Dear parents,

A long time ago, my dad told me something that stuck with me.

It was at a time when I was first realizing what an unreasonable jackass my siblings and I had been at times in our childhood. Despite this, he did a great job raising me (if I do say so myself). I wanted to know how he did it. He said:

“You don’t need to raise children any particular way. You just need to love them. They’ll figure out the rest.”

Love doesn’t mean making their lives easier. Love doesn’t mean buying them things they want. Love doesn’t mean stepping in to make them happy when they’re sad. Love doesn’t mean solving their problems for them. Love doesn’t mean disciplining them when they do something wrong. Love doesn’t mean providing everything you can for them.

Love means respecting them as an individual. Love means letting them experience all the beauty (and the pain) that life has to offer. Love means giving them the freedom to make their own decisions. Love means always being there for support when they choose to lean on you. Love means giving them space to be themselves.


The more you provide for your child, the the less they will learn to provide for themselves.


It seems like a contradiction, but it’s the nature of reality. I get it–you want to give them as much as you can so that they’ll be safe and taken care of. This is a reasonable desire. It’s your job to take care of them. You want them to be safe. You want them to be happy. You want them to achieve everything they dream of.

But remember how you got everything you have. Remember how you achieved your dreams. You worked hard for it. You earned it without shortcuts. Nobody handed it to you. You went through all the tough times necessary, working long hours, scraping money together to pay the bills, not having easy access to the luxuries that you saw other people have. You struggled.

In your unpleasant struggles, you resolved to never let your children suffer in that way. You decided that you would provide for them in a way that your parents didn’t for you.

It was this very suffering that gave you the ability to provide for yourself and your family.

I’ll say that again:


The fact that you suffered is the very reason that you earned the ability to help your children not suffer.


By removing suffering from your children’s lives, you’re taking away the thing that shaped you into a person who is able to achieve, succeed, and provide. By removing suffering from your children’s lives, you’re leaving them unprepared to face the real world without your nursing hand. You’re creating, within them, a dependence on you. You’re instilling in them beliefs that are not congruent with actual reality.

This is not love. Love is fostering an environment where they are free to learn, fail, and grow on their own accord. This is how they will grow up to be confident, independent individuals with the ability to achieve their dreams on their own.

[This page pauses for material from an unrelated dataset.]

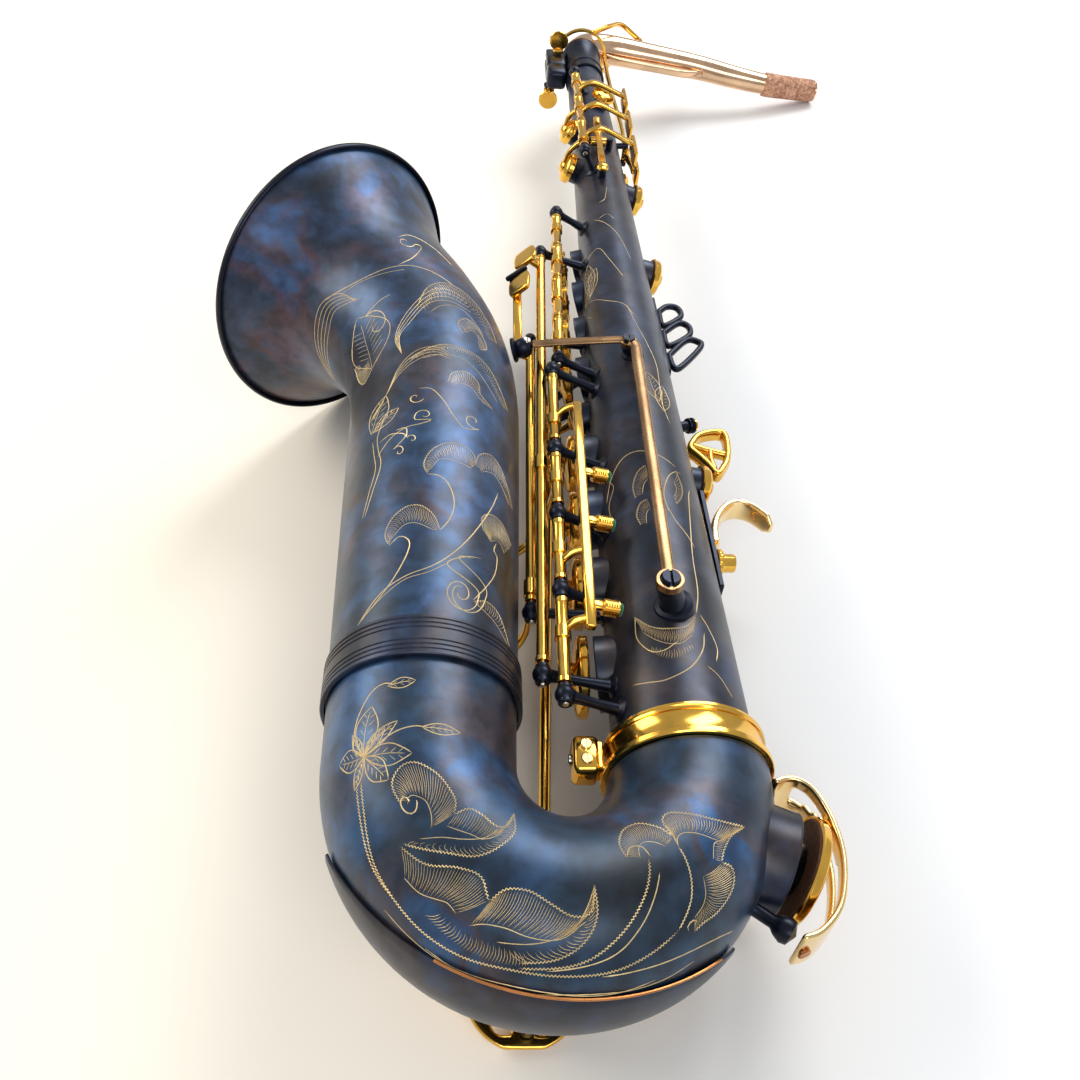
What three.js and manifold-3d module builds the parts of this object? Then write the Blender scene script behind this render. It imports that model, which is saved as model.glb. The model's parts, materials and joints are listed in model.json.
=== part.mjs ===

As a parent, your child’s safety is a huge priority (as it should be). If they want to do something that you know might lead to utter failure, financial or other, let them do it. Remember how you learned that same lesson. Don’t deprive them of the invaluable experience of learning it firsthand. Don’t coddle them into believing reality is rife with shortcuts. It’s not. Let them find out for themselves.

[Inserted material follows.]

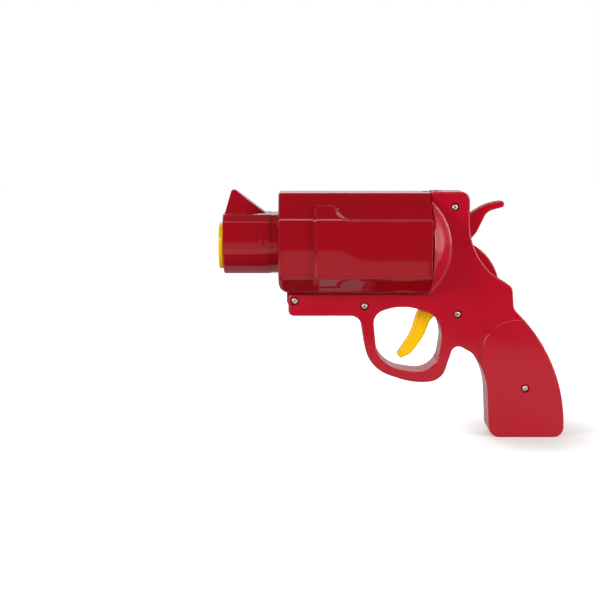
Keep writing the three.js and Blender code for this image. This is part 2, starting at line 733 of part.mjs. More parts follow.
// A torsion spring on the lever pivot: one leg runs up the lever, the other under a frame rib.
function triggerSpring() {
  const coilR = 5.3;
  const wireR = 0.4;
  const [x, z] = LEVER_PIVOT;
  const turnPoints = 12;
  const quarterTurns = 13;
  const y = (share) => THREE.MathUtils.lerp(LEVER_HALF + 1, 8.1, share);
  const points = [new THREE.Vector3(x - coilR, y(0), z + 16), new THREE.Vector3(x - coilR, y(0), z + 8)];
  const count = quarterTurns / 4 * turnPoints;
  for (let k = 0; k <= count; k += 1) {
    const angle = Math.PI + k / turnPoints * Math.PI * 2;
    points.push(new THREE.Vector3(x + coilR * Math.cos(angle), y(k / count), z + coilR * Math.sin(angle)));
  }
  points.push(new THREE.Vector3(x + 5, y(1), z - coilR), new THREE.Vector3(x + 11, y(1), z - coilR));
  return wire(new THREE.CatmullRomCurve3(points), wireR, 60);
}

// ---------------------------------------------------------------- cartridge

function cartridgeNozzle() {
  const outside = [
    [NOZZLE_TIP, 3.7],
    [NOZZLE_TIP + 0.6, 4.15],
    [NOZZLE_CONE, 7.3],
    [NOZZLE_SHOULDER, 21.1],
    [NOZZLE_END, 21.8],
  ];
  const inside = [
    [NOZZLE_END, 20.3],
    [NOZZLE_SHOULDER + 1, 19.8],
    [NOZZLE_CONE + 1.2, 5.8],
    [NOZZLE_TIP, 2.4],
  ];
  return turned([inside.at(-1), ...outside, ...inside], 28);
}

// A tube with a narrower neck that plugs into the nozzle's skirt.
function cartridgeBottle() {
  const neckFront = 6;
  const neckR = 17.6;
  const shoulder = NOZZLE_END + CLEARANCE;
  const outside = [
    [neckFront, neckR + 1.6],
    [shoulder, neckR + 2],
    [shoulder, BOTTLE_R - 1],
    [shoulder + 1, BOTTLE_R],
    [BOTTLE_END, BOTTLE_R],
  ];
  const inside = [
    [BOTTLE_END, BOTTLE_WALL_R],
    [shoulder + 1.5, BOTTLE_WALL_R],
    [shoulder + 1.5, neckR + 0.4],
    [neckFront, neckR],
  ];
  return turned([inside.at(-1), ...outside, ...inside]);
}

function cartridgeBellows() {
  const rings = 5;
  const pitch = (BELLOWS_END - BELLOWS_START) / rings;
  const folds = [];
  for (let k = 0; k < rings; k += 1) {
    const x = BELLOWS_START + k * pitch;
    folds.push([x, FOLD_INNER_R], [x + pitch * 0.35, FOLD_OUTER_R], [x + pitch * 0.65, FOLD_OUTER_R]);
  }
  const floor = BELLOWS_END - BELLOWS_FLOOR;
  return turned([
    ...folds,
    [BELLOWS_END, FOLD_INNER_R],
    [BELLOWS_END, 0],
    [floor, 0],
    [floor, BELLOWS_BORE_R],
    [BELLOWS_START, BELLOWS_BORE_R],
    [BELLOWS_START, FOLD_INNER_R],
  ], 28);
}

// ---------------------------------------------------------------- materials

function plastic(color, roughness = 0.3) {
  return new THREE.MeshStandardMaterial({ color, roughness, metalness: 0 });
}

const redPlastic = plastic(0xb01224);
const yellowPlastic = plastic(0xf6c200);
const creamPlastic = plastic(0xe3cf86, 0.45);
const steel = new THREE.MeshStandardMaterial({ color: 0xb9b6b0, roughness: 0.35, metalness: 1 });

// ---------------------------------------------------------------- assembly

const dispenser = new THREE.Group();

function place(name, geometry, material) {
  const mesh = new THREE.Mesh(geometry, material);
  mesh.name = name;
  dispenser.add(mesh);
}

place('frame_left', geometryOf(frameHalf(-1)), redPlastic);
place('frame_right', geometryOf(frameHalf(1)), redPlastic);
for (const [name, screw] of Object.entries(screws)) place(name, geometryOf(screwBody(screw)), steel);
place('cylinder_housing', geometryOf(cylinderHousing()), redPlastic);
place('barrel', geometryOf(barrel()), redPlastic);
place('muzzle_ring', geometryOf(muzzleRing()), yellowPlastic);
place('trigger', geometryOf(trigger()), yellowPlastic);
place('push_lever', geometryOf(pushLever()), redPlastic);
place('lever_axle', geometryOf(crossBar(LEVER_PIVOT, AXLE_R, -8.4, 8.4)), steel);
place('plunger', geometryOf(plunger()), redPlastic);
place('trigger_spring', triggerSpring(), steel);
place('hammer', geometryOf(hammer()), redPlastic);
place('hammer_spring', hammerSpring(), steel);
place('cartridge_nozzle', geometryOf(cartridgeNozzle()), yellowPlastic);
place('cartridge_bottle', geometryOf(cartridgeBottle()), creamPlastic);
place('cartridge_bellows', geometryOf(cartridgeBellows()), creamPlastic);

// The bounding box runs from the muzzle ring's front to the back of the grip.
dispenser.position.x = -(MUZZLE_RING_FRONT + GRIP_BACK) / 2;

export default dispenser;
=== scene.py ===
"""Looks of the sauce dispenser gun.

The shells, firing parts, screws, springs and cartridge are modelled here finely, in the places and sizes
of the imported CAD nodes, and each stands for its node. The drawing's own units are millimetres: X runs
from the muzzle to the grip and starts just behind the barrel hinge, Y is the thickness and Z is up.
"""

import math

import bpy
import numpy as np
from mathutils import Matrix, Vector
from mathutils.geometry import delaunay_2d_cdt


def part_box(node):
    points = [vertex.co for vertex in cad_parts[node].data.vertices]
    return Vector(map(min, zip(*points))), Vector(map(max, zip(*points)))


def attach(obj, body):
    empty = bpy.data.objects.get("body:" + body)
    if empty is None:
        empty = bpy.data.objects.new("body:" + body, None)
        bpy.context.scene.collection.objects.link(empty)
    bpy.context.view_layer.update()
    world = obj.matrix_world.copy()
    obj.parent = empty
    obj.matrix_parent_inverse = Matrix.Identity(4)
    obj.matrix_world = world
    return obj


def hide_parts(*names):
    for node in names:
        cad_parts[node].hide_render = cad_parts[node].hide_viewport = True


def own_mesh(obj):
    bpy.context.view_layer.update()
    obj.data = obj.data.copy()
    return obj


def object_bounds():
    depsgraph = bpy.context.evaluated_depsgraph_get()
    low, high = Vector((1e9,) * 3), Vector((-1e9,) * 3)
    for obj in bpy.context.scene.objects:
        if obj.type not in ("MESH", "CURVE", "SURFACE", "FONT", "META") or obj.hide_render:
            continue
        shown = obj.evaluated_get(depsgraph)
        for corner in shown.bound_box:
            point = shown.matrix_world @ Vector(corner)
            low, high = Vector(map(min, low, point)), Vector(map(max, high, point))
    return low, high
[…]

I suppose this may be a natural cycle of generations. If you hand your children everything, they’ll grow up unable to provide for themselves and their families, leaving their children to suffer in the way that you did due to their inability to provide. That suffering will shape them into people who learn the ability to provide, just like you did, and the story continues.

I’m not saying you should deprive your kid of everything luxurious or intentionally make their life harder than it has to be. But don’t shield them from the natural law of cause and effect. Don’t give them things without allowing them to them understand what they are, why they exist, and how they came to be. Don’t let them go through life receiving things without understanding how they got there. Don’t do things for them because you know it’s good for them. Let them decide what’s good for them through trial and error. Let them fail. Let them take risks and experience the outcomes.

As a parent, it is still your responsibility to provide for them. Provide shelter, food, love, and support. Love them. Let them create the rest for themselves. In this pursuit, they’ll fail–a lot. Watch them. Don’t give them the answers. Help them learn for themselves when they ask you for support.

I’m not a parent, but I imagine it’s difficult to watch your child struggle when you can’t provide happiness and satisfaction for them. I imagine it’s even harder to choose not to provide it when you have the ability to do so. But just like everything else in life, doing the hard thing now leads to a better situation in the long term. This applies to you, too.

My parents often stepped in and provided something for me before allowing me to stumble through getting it myself. Every time this happened, I’ve had to learn that same lesson on my own later in life. Their intervention in my life only delayed my growth.

You might know what’s best for your children. You might know exactly what they should do to achieve their dreams. You might even have the means to get them there faster. They might say they want your help. Help them by resisting. Let them be.

Just love them. They’ll figure out the rest.